I should reiterate I think there’s actually a good game here, despite some of my annoyance at being caught off guard. That said, here are some changes I’d consider making if I ran this ruleset again.

  • Ditch the initiative system. Initiative is a 1-10 card-draw every round. I generally hate clever and shifting initiative mechanics, as I believe they create extra complexity for little gain. Card-draws are also a pain to implement in VTTs. Just role a D10 + agility bonus die and be done with it.

  • Give every player the effect of Defensive for free. If a game has a feat or ability that every player believes they should spend their first advance on, just give it to them. Then the players have a free dodge reaction every round.

    • Alternatively, move the choice for a dodge action to after the monster has rolled. Change up how Riposting works to compensate for this.
  • Players get a Heroic Ability at the end of an adventure, regardless of how Heroic” the GM feels they were.

  • Maybe, just maybe, not give the weakest monsters a 1d10+1d4 damage.

    The damage curve of a goblin scout. 50 percent chance of 6.

  • Consider implementing some D&D 4E style 1HP monsters.

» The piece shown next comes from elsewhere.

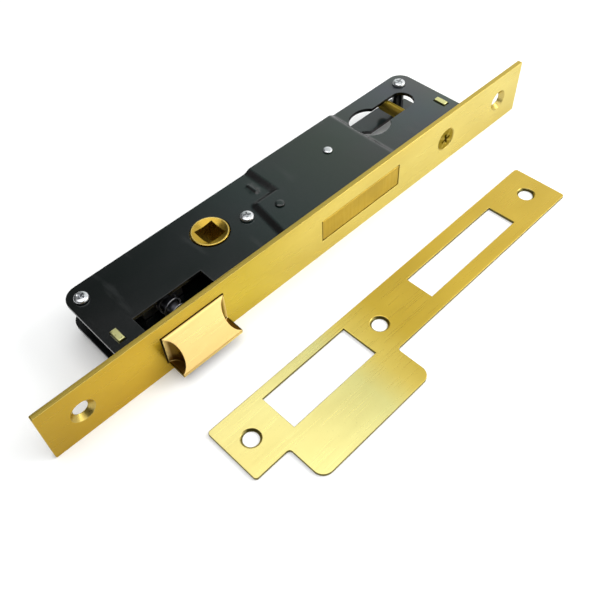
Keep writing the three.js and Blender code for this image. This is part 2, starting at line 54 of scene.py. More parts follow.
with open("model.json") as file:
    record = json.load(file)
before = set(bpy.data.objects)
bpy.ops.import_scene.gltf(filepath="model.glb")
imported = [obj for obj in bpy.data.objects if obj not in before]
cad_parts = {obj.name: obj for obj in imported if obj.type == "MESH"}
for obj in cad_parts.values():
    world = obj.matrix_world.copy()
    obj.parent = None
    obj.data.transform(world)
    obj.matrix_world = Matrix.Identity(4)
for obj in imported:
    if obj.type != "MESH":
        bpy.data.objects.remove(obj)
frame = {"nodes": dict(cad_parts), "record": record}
cad_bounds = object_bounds()

MM = 0.001
NODES = frame["nodes"]


class Box:
    """A node's box at rest, in millimetres."""

    def __init__(self, node):
        low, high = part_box(node)
        self.low = Vector(low) / MM
        self.high = Vector(high) / MM
        self.middle = (self.low + self.high) / 2
        self.size = self.high - self.low


# ------------------------------------------------------------------ sizes from the frame

FOREND = Box("forend")
COVER = Box("cover")
STRIKE = Box("strike_plate")
HUB = Box("follower")
LATCH = Box("latch_head")
BOLT = Box("deadbolt_head")
CYLINDER_SCREW = Box("cylinder_screw")
COVER_SCREWS = [Box("cover_screw_%d" % i) for i in (1, 2, 3)]
GUIDE_PIN = Box("guide_pin")
CASE_RIVET = Box("case_rivet")
GUIDE_RIVETS = [Box("latch_guide_rivet_%d" % i) for i in (1, 2)]
TABLE_Z = FOREND.low.z

SHEET = 1.5  # the plates' thickness
PRESSED = 1.2  # height of the raised area
RAMP = 3.3  # width of its slope
OUTSIDE = COVER.high.z - PRESSED  # the cover's outer face beside the raised area
ROOM = OUTSIDE - SHEET  # half the room between the plates
GAP = 0.3  # clearance between one piece and the next
BACKSET = 25  # forend's face to the axes of follower and cylinder
CENTRES = 85  # follower's axis to the cylinder's axis


# ------------------------------------------------------------------ camera

CAMERA_ASIDE = (3.6, -28.6)  # the point aimed at, from the model's middle along x and y
CAMERA_AIM_Z = -0.5
CAMERA_DISTANCE = 248
CAMERA_AZIMUTH = -49.11  # degrees, as the two below
CAMERA_ELEVATION = 51.62
CAMERA_ROLL = -4.13
CAMERA_LENS = 43.37
SENSOR = 36
NEAR = 0.01  # metres


def make_camera():
    """A camera above and in front of the forend, turned and rolled as a hand-held one."""
    centre = (cad_bounds[0] + cad_bounds[1]) / 2
    aside = Vector(CAMERA_ASIDE) * MM
    aim = Vector((centre.x + aside.x, centre.y + aside.y, CAMERA_AIM_Z * MM))
    azimuth = math.radians(CAMERA_AZIMUTH)
    elevation = math.radians(CAMERA_ELEVATION)
    roll = math.radians(CAMERA_ROLL)
    away = Vector((
        -math.sin(azimuth) * math.cos(elevation),
        -math.cos(azimuth) * math.cos(elevation),
        math.sin(elevation),
    ))
    data = bpy.data.cameras.new("camera")
    data.sensor_width = SENSOR
    data.lens = CAMERA_LENS
    data.clip_start = NEAR
    camera = bpy.data.objects.new("camera", data)
    turn = away.to_track_quat("Z", "Y") @ Matrix.Rotation(roll, 4, "Z").to_quaternion()
    camera.matrix_world = Matrix.LocRotScale(aim + away * CAMERA_DISTANCE * MM, turn, None)
    bpy.context.scene.collection.objects.link(camera)
    bpy.context.scene.camera = camera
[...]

This is a way you can really achieve the Mirth and Mayhem” style they’re after and help alleviate the player’s lack of confidence.

Conclusion

I think I often come across as too negative. I did enjoy Dragonbane, and it’s always pretty cool to see non-anglo products making their way over. I think this is a pretty decent one. In the D&D category, I don’t think it’ll replace my old standbys of Dungeon Crawl Classics or 13th Age, but I do think I would consider this before D&D 5E and Shadow of the Demon Lord.

If you’re an experienced GM who wants a simpler 5E with some old-school touches, I would pick this up and play a game to decide for yourself.

Postscript: This oneshot was set up on an extremely short time-line. There’s a high chance I misinterpreted or misunderstood some rules. Leave this report with a bit of salt just in case.